I listened to what he had done to try and balance the risk and look out for my safety. I heard his desire for fun exciting scenes and the importance of surprise in those scenes. I shared my excitement for that desire. We hugged and used the experience to build connection and trust.
Perspective 4
You might dismiss this all and say “So negotiate that explicitly.” We have for the future, both about the specific issue of pulling others into the scene and my desire that we be more explicit about such things in future negotiations.
These mistakes are easy. I’ve been in the position of someone who guessed wrong. In my case, I misunderstood what had been negotiated. I thought I had permission to bring an element into a scene and I did not. Someone I cared about got hurt.

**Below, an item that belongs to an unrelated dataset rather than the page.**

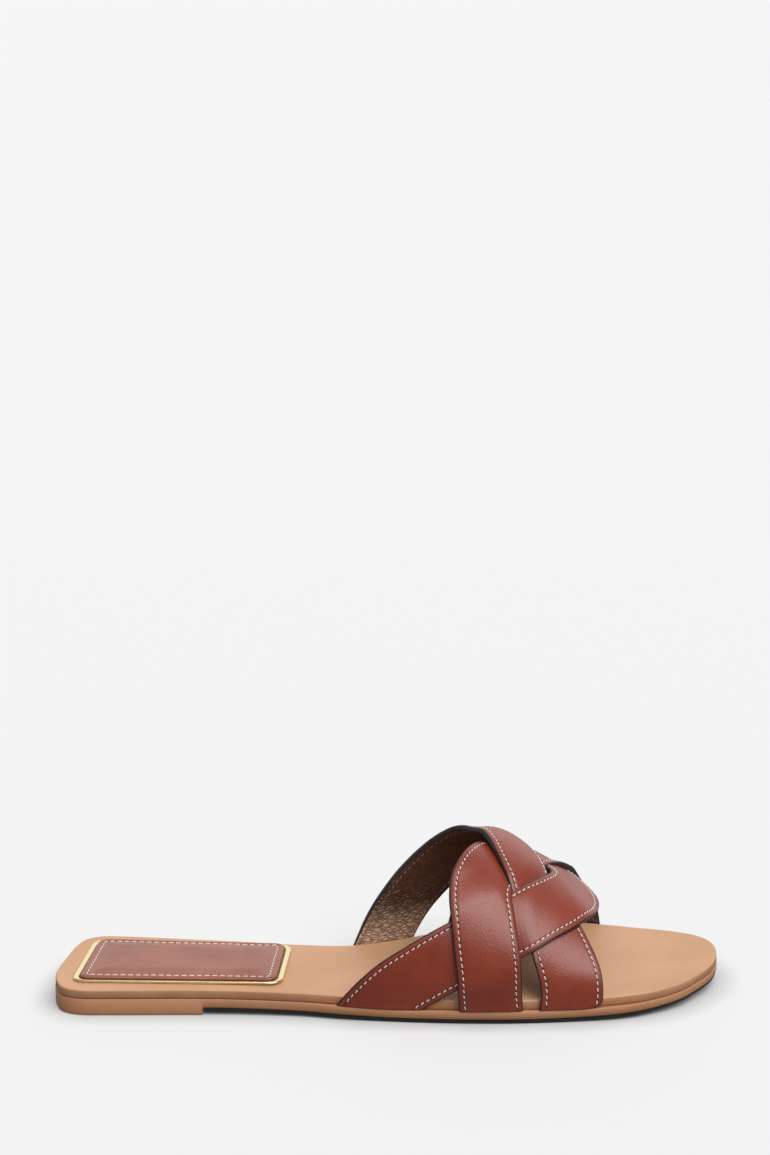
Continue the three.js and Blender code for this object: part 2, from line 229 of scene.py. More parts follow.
key_energy = 2.35
key_spread = math.radians(52)
key_from = Vector((0.36, -0.45, 0.82))
key = bpy.data.objects.new("key_light", bpy.data.lights.new("key_light", "SUN"))
key.data.energy = key_energy
key.data.angle = key_spread
key.rotation_euler = key_from.to_track_quat("Z", "Y").to_euler()
bpy.context.scene.collection.objects.link(key)


# Last. The form inside the shoe, from the same few sizes and tables as the solids: the plan of the
# insole, the side view of the sole, the height of the instep, and the lines that the straps follow.
shoe_length = 256 * MM
ball_width = 88 * MM
insole_board = 3.4 * MM
outsole_layer = 3.4 * MM
heel_lift = 2.9 * MM
heel_length = 57.4 * MM
tread_sheet = 1.3 * MM
toe_spring = 3.2 * MM
seam = 0.3 * MM
edge_ledge = 0.15 * MM
strap_ledge = 1.7 * MM
ledge_widens = (0.36, 0.43)
ledge_narrows = (0.83, 0.9)
board_thinning = 0.6
tread_thinning = 2
crest_height = 62 * MM
crest_lean = 4.4 * MM
arch_squareness = 2.3
skirt_clearance = 0.4 * MM

outline = np.array([
    (0.0020, -0.114), (0.0070, -0.215), (0.0190, -0.288), (0.0420, -0.323), (0.0900, -0.329),
    (0.1800, -0.327), (0.2750, -0.330), (0.3700, -0.350), (0.4700, -0.385), (0.5780, -0.413),
    (0.6720, -0.417), (0.7600, -0.399), (0.8300, -0.372), (0.8840, -0.325), (0.9270, -0.243),
    (0.9550, -0.148), (0.9800, -0.040), (0.9930, 0.074), (0.9970, 0.182), (0.9905, 0.280),
    (0.9700, 0.362), (0.9300, 0.430), (0.8830, 0.483), (0.8360, 0.536), (0.7970, 0.571),
    (0.7450, 0.581), (0.6880, 0.555), (0.6200, 0.493), (0.5550, 0.412), (0.4950, 0.322),
    (0.4300, 0.251), (0.3550, 0.252), (0.2650, 0.283), (0.1700, 0.315), (0.0940, 0.344),
    (0.0540, 0.347), (0.0310, 0.310), (0.0190, 0.226), (0.0100, 0.080),
])
side_view = {
    "along": (0.0, 0.24, 0.38, 0.50, 0.60, 0.72, 0.82, 0.91, 1.00, 1.05),
    "waist": (1.0, 1.0, 0.6, 0.0, 0.0, 0.0, 0.0, 0.0, 0.0, 0.0),
    "spring": (0.0, 0.0, 0.0, 0.0, 0.0, 0.0, 0.19, 0.59, 1.10, 1.43),
    "thinning": (0.0, 0.0, 0.0, 0.0, 0.0, 0.0, 0.04, 0.11, 0.20, 0.24),
}
instep = {
    "along": (0.38, 0.50, 0.60, 0.67, 0.72, 0.77, 0.82, 0.90),
    "height": (1.060, 0.975, 0.875, 0.765, 0.650, 0.515, 0.400, 0.290),
}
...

Mistakes are easy to make even when we try our best. The pain is no less real for our best efforts to avoid it.
Concluding thoughts
What do we do? We want to create a culture where people have the safety we need. We want to create a culture where we value consent. We want to create a culture where we have the freedom to experiment and to enjoy the unexpected. We want to face our consequences, but we want mistakes to be something that we can learn from rather than so big that they destroy us and the communities on which we rely.
Part of the answer is that remembering that sometimes healing and compassion are the right answer. We don’t want to tolerate abuse, but we do want to grow people and help them see how their best efforts can be improved.
Help me create a place where we feel safer on both sides. Help me create a community where the risk that my consent is violated is low and where I can get the help I need. On the other side, help me create a community where when I try my best and make a mistake I can grow from that mistake rather than facing ridicule and rejection. How do we do that?